En sus buenos tiempos la ciudad de Valencia tenía un aire cosmopolita y no turístico. Sobre todo por la vitalidad de tertulias que albergaba. Como Les deux magots en la capital del Sena o Els Quatre gats en Barcelona. Uno de los tertulianos más tenaces que conozco, Jotajota, dice que a las tertulias primero va la gente, luego deja de ir poco a poco, y al final se queda solo en ella el organizador. Hace nada la tertulia que tenían montada en un bareto del callejón de Cabrito del Carme tuvo que disolverse. Se habían infiltrado algunos fachas. En una buena tertulia jamás puede haber extremistas. El siglo pasado funcionó muy bien la tertulia de republicanos y artistas que se celebraba en el antiguo Círculo de Bellas Artes. Se hablaba de arte y de política y sobre todo se bebía. En una tertulia que se precie siempre debe haber una barra cerca.
El alcohol libera el espíritu, eleva el corazón y desata la lengua. Fue legendaria la que tenían los antiguos miembros de la FUE (Federación Universitaria Española) en la cafetería snack Zayan, de Antic Regne. En la actualidad han ido cayendo uno a uno los tertulianos, respetables y ancianos librepensadores de todas las profesiones y el bar mismo, con el nombre del último califa ruzafeño. La más legendaria entre la izquierda nacionalista indígena fue la que tenia Joan Fuster en la plaza del Ayuntamiento. Se inició con la estatua del dictador subido en el caballo y terminó con el burócrata valenciano con gorra actual y que en rigor debería ser sustituida por la de Jaume I del Parterre. Y el escriba podría pasar a hacer compañía al gran magnolio. La tertulia de Fuster era variada porque se hacía en la terraza de una acera de mucho tránsito y cualquiera que pasara, ¡zas!, se paraba a escuchar lo que contaba el volteriano de Sueca. Los jóvenes estudiantes y rebeldes de la Nova Germania la frecuentaban y las trifulcas ideológicas se podían escuchar desde la mismísima Balanzá.

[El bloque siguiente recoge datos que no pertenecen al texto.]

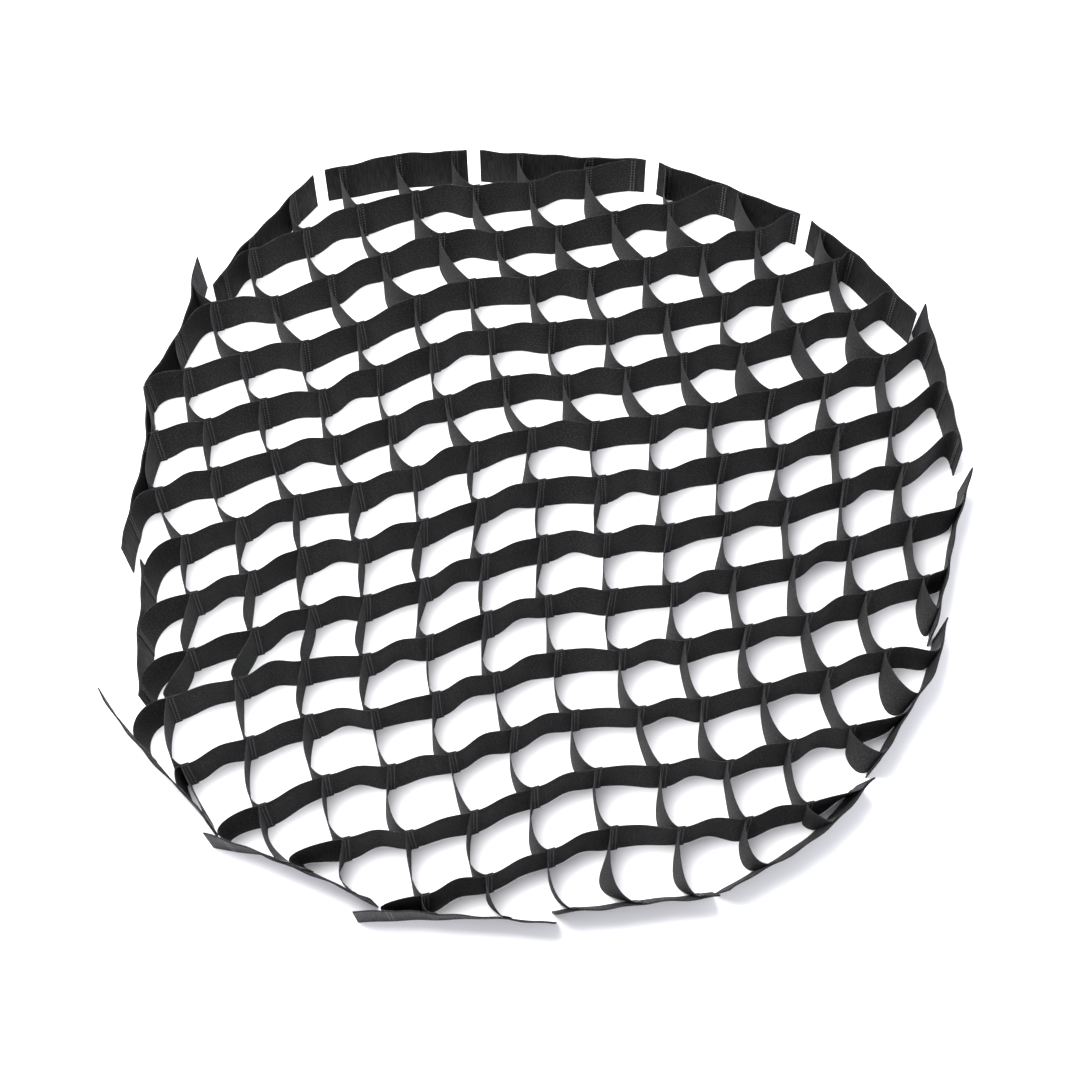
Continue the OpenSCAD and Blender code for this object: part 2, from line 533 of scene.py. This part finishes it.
def ribbon_faces(rows, columns):
    """Quads of a closed ribbon: its front, its back and the four narrow edges between them."""
    index = np.arange(rows * columns).reshape(rows, columns)
    a, b = index[:-1, :-1].ravel(), index[:-1, 1:].ravel()
    c, d = index[1:, 1:].ravel(), index[1:, :-1].ravel()
    back = rows * columns
    front_faces = np.column_stack([d, c, b, a])
    back_faces = np.column_stack([a, b, c, d]) + back
    rim = np.concatenate([index[0, :], index[1:, -1], index[-1, -2::-1], index[-2:0:-1, 0]])
    after = np.roll(rim, -1)
    rim_faces = np.column_stack([rim, after, after + back, rim + back])
    return np.vstack([front_faces, back_faces, rim_faces])


def new_mesh(name, points, faces, material, uv=None):
    """A smooth mesh object in the scene, with sharp edges where the cloth ends."""
    mesh = bpy.data.meshes.new(name)
    mesh.from_pydata(points.tolist(), [], [tuple(face) for face in faces])
    if uv is not None:
        corners = np.empty(len(mesh.loops), int)
        mesh.loops.foreach_get("vertex_index", corners)
        mesh.uv_layers.new(name="cloth").data.foreach_set("uv", uv[corners].ravel())
    mesh.shade_smooth()
    mesh.set_sharp_from_angle(angle=math.radians(60))
    mesh.materials.append(material)
    piece = bpy.data.objects.new(name, mesh)
    bpy.context.scene.collection.objects.link(piece)
    return piece


def cad_shift():
    """How far the CAD part lies from the lattice's middle, found from its far band."""
    low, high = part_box("edge_band_01")
    band = BANDS[0]
    ends = [band.start + band.way * along for along in (band.first, band.last)]
    points = np.array([end + band.outward * out for end in ends for out in (0, BAND_THICK)])
    middle = (points.min(0) + points.max(0)) / 2
    return np.array([(low.x + high.x) / 2, (low.y + high.y) / 2]) - middle


SHIFT = cad_shift()

STITCH_LONG = 2.5 * MM
STITCH_STEP = 5.0 * MM
STITCH_WIDE = 0.9 * MM
STITCH_PROUD = 0.3 * MM
# The length of a stitch's ridge, as a share of the stitch
STITCH_RIDGE = 0.6
# Where a tab's two rows of stitches run, as shares of its width, and where each row starts and
# stops, as shares of the depth
STITCH_ROWS = (0.28, 0.72)
STITCH_ENDS = (0.04, 0.96)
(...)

Las librerías de lance, en alarmante trance de extinción, fueron terreno abonado para las tertulias, sobre todo, bajo la dictadura fascista, pues su recóndita ubicación, como de grutas polifémicas, permitían a sus miembros charlar e intercambiar libros a cubierto de miradas fascistas. Mi buen padre me llevaba siempre a la del teósofo Pygmalión, en una librería de viejo, en la plaza Lope de Vega. En la librería El Cárabo, de Tono, había encuentros de pintores, anticuarios y literatos que charlaban, bajo la adusta mirada de Valle Inclán, un fantasma entre libros viejos. Hay adictos a ese olor ancestral del libro antiguo. Quizás evoca el aroma a los papiros que ardieron en Alejandría. Antes de que se pudiera realizar una vida pública en libertad, cuando los lobos falangistas y truhanes imponían su ignorancia por las calles de la ciudad quemada, los republicanos solían celebrar encuentros en pisos privados.
Tengo recuerdos de niño en escenarios viscontinianos. En casas modernistas del Eixample; un burgués cazador proyectaba diapositivas sobre sus andanzas por África. Se disponían sillas entre grandes espejos y asistíamos a un sueño salvaje de leones y elefantes abatidos en la jungla. En otras ocasiones, los encuentros eran más aburridos pues consistían en lectura de poemas de alguna hermosa poetisa aficionada. Los hippies y artistas de los setenta también abrieron sus tertulias, si bien mas caóticas. La Cervecería Madrid y el Café Malvarrosa, asesinados por el tiempo, tuvieron su momento. Y pese a la creciente desaparición de entrañables trozos de memoria, todavía resisten lugares contra viento y marea, como Los Gestalguinos, en el barrio de la Xerea, que es encuentro de ajedrecistas y otro tipo de tertulianos. Frente a la destroza a base de franquicias de la vieja ciudad, ante la indiferencia municipal; pese a la carcoma de la historia, hay lugares que nunca mueren.